▶ [BRIEF]
Filter this data down to the lines that hold "scene", and copy them.
• • • • • • •
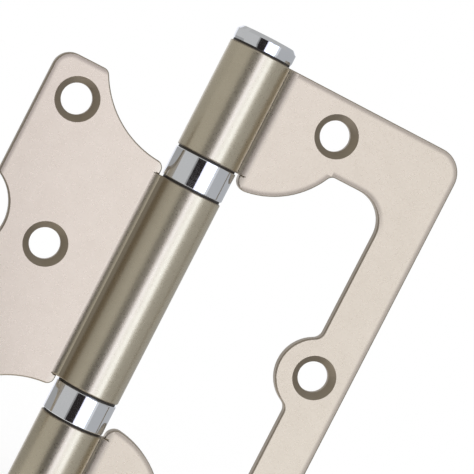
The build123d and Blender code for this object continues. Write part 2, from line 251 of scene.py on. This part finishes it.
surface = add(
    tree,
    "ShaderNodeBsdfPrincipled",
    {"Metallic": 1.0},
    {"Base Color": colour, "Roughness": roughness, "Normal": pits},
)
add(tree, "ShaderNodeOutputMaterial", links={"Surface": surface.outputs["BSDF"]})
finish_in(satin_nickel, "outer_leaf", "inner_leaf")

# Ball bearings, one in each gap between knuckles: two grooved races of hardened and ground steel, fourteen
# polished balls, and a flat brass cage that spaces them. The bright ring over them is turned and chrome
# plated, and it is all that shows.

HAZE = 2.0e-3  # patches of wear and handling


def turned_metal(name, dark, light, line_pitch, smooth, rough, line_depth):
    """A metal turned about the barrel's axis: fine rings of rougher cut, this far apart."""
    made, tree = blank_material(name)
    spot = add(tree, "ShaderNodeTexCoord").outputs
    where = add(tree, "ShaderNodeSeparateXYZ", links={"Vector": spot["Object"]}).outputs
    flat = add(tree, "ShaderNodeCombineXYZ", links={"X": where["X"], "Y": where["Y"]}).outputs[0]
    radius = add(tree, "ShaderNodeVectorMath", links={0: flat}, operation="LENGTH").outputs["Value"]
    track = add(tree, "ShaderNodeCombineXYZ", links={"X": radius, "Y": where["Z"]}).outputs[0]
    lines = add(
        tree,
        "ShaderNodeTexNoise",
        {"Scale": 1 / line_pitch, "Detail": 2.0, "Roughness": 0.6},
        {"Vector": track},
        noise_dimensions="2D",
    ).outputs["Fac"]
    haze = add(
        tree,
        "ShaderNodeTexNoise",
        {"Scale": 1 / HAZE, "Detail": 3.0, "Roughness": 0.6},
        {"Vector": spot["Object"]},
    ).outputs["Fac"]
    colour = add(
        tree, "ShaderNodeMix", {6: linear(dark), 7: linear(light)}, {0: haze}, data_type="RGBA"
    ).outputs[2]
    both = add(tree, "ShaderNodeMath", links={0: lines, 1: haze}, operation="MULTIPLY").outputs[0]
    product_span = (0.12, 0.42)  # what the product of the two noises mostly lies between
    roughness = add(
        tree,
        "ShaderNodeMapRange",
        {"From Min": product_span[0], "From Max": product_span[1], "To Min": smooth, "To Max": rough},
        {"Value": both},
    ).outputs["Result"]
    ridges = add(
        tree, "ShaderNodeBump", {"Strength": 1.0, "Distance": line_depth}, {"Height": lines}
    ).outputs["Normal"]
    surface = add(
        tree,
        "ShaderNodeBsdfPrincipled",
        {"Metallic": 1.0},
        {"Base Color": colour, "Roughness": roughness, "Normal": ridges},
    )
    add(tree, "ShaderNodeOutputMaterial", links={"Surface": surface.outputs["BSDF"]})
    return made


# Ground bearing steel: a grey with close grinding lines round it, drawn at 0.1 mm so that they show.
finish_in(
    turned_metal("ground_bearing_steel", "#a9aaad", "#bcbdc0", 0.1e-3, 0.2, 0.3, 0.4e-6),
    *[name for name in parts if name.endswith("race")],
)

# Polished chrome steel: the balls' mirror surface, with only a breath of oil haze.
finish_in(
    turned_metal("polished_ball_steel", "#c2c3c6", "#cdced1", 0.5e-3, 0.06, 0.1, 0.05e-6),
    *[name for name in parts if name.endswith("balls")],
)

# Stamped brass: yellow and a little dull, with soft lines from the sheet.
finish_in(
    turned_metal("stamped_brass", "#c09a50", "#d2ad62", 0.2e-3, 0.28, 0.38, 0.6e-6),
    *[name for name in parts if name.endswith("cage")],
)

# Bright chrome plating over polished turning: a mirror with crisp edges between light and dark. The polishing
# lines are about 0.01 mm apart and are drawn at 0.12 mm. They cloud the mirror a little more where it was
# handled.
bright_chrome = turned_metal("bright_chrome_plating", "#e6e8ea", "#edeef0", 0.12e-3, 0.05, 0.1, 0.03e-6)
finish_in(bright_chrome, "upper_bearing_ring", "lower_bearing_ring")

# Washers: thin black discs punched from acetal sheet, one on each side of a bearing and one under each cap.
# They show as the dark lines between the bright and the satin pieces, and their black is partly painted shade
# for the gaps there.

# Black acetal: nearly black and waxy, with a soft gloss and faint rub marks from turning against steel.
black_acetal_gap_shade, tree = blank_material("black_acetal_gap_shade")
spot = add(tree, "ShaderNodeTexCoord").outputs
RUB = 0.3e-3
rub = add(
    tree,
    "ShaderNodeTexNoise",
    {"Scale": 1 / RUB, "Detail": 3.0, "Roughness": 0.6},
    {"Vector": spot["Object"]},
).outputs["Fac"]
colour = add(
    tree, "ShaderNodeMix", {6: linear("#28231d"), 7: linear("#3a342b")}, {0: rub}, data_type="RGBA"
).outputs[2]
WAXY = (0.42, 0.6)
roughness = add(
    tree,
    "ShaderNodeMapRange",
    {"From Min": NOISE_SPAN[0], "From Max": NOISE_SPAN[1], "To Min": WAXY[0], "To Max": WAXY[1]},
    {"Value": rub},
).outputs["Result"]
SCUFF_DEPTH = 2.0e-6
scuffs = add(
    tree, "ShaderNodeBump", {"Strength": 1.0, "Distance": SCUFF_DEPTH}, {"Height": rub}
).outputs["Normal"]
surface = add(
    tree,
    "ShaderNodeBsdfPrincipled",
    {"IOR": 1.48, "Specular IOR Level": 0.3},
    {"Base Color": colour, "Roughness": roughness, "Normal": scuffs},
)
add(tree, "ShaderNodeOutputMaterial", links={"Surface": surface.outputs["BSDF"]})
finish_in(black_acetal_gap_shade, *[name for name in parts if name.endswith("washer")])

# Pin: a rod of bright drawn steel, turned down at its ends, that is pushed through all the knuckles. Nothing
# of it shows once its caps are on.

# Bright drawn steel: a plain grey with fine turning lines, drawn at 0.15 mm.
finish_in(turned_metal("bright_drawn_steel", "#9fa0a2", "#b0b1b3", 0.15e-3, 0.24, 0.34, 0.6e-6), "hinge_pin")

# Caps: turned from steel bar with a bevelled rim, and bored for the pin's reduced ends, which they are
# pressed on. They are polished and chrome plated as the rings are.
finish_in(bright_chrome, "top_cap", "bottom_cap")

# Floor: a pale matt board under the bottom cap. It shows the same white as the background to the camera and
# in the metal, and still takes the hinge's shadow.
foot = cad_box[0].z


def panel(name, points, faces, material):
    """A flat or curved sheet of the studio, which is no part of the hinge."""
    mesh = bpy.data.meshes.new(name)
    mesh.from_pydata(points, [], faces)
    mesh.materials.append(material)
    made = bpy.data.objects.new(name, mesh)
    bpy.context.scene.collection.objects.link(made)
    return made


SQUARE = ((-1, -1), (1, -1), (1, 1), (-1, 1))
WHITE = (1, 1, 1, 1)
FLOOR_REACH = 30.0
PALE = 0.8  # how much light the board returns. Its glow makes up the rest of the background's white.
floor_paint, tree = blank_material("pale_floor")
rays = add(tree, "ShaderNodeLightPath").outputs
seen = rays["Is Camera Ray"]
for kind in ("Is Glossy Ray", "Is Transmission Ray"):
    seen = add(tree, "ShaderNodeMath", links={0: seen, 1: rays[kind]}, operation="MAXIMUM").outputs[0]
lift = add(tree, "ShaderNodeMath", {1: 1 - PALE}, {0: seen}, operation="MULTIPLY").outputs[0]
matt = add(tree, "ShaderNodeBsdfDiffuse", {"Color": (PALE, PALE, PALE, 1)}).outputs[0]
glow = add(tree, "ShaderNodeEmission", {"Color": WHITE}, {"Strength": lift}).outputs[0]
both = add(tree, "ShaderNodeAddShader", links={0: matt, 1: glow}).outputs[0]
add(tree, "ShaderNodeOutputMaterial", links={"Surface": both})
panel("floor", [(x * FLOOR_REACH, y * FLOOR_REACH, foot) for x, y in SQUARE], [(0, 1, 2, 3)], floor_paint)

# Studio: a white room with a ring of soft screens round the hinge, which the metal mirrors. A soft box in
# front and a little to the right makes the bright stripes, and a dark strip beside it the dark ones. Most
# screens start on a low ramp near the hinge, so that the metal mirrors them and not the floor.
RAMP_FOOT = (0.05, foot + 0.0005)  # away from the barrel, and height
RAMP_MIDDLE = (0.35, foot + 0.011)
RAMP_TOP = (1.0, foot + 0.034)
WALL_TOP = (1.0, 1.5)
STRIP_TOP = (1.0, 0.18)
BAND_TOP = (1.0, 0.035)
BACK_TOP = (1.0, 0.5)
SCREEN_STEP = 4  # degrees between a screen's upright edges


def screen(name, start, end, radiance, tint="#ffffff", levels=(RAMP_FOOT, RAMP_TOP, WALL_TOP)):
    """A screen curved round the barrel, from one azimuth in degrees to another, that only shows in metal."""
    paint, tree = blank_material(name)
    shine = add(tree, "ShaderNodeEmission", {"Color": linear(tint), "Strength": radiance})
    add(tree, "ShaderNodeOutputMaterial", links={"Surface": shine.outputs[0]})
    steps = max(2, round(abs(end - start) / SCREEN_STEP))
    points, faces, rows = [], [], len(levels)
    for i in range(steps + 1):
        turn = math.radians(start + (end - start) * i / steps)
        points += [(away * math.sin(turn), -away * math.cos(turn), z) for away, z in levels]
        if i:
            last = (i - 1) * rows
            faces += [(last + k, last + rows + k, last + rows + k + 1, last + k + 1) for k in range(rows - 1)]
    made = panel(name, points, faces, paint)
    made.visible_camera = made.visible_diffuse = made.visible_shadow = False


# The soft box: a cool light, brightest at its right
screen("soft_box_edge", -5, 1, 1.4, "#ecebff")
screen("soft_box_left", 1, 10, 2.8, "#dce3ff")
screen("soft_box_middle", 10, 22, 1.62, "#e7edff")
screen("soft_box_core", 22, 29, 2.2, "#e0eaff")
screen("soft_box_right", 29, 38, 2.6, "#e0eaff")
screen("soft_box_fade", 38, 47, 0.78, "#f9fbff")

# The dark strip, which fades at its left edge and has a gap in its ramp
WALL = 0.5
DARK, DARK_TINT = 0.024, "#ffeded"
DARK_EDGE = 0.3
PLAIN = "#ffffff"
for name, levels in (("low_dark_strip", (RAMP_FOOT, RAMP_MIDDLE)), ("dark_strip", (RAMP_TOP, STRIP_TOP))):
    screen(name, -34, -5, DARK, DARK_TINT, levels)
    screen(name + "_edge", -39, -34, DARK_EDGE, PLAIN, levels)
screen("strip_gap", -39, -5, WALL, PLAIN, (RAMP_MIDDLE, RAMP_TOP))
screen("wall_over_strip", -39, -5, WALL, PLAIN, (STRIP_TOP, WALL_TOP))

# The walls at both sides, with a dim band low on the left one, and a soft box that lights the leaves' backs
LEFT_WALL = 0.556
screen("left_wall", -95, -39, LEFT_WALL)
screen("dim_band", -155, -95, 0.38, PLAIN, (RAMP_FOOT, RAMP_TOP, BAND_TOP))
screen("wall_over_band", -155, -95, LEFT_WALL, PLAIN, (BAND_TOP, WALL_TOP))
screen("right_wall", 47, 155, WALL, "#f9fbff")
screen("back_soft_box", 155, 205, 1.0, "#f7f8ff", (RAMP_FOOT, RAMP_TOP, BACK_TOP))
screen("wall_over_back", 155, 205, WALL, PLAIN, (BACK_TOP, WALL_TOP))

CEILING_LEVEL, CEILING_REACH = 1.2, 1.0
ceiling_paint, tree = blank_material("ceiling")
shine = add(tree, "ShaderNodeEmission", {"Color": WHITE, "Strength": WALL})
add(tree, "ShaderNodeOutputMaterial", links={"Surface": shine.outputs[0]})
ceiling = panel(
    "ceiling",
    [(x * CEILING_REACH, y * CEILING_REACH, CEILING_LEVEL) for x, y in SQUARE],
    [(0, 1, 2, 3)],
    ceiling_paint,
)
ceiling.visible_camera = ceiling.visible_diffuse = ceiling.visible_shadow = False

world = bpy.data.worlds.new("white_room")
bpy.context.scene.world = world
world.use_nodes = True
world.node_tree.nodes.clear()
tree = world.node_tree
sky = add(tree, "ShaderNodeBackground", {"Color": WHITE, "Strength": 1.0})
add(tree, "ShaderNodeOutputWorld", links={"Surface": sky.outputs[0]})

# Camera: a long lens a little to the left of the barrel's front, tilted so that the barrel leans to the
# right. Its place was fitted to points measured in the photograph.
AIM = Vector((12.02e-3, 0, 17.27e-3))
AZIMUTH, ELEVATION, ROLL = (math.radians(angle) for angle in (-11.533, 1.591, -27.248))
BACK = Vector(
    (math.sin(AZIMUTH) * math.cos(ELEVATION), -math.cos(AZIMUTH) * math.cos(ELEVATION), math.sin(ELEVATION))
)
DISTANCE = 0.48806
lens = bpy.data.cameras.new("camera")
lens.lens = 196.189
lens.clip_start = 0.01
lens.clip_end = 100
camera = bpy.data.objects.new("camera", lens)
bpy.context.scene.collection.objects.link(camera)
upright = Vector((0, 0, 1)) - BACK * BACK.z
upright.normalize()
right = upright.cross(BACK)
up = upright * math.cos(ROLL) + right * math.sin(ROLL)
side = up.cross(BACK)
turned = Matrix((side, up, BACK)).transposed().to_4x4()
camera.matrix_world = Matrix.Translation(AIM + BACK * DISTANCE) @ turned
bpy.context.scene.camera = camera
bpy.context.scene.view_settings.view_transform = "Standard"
• • • • • • •
▶ [CORRECT RESULT]
The build123d and Blender code for this object continues. Write part 2, from line 251 of scene.py on. This part finishes it.
    bpy.context.scene.collection.objects.link(made)
bpy.context.scene.world = world
bpy.context.scene.collection.objects.link(camera)
bpy.context.scene.camera = camera
bpy.context.scene.view_settings.view_transform = "Standard"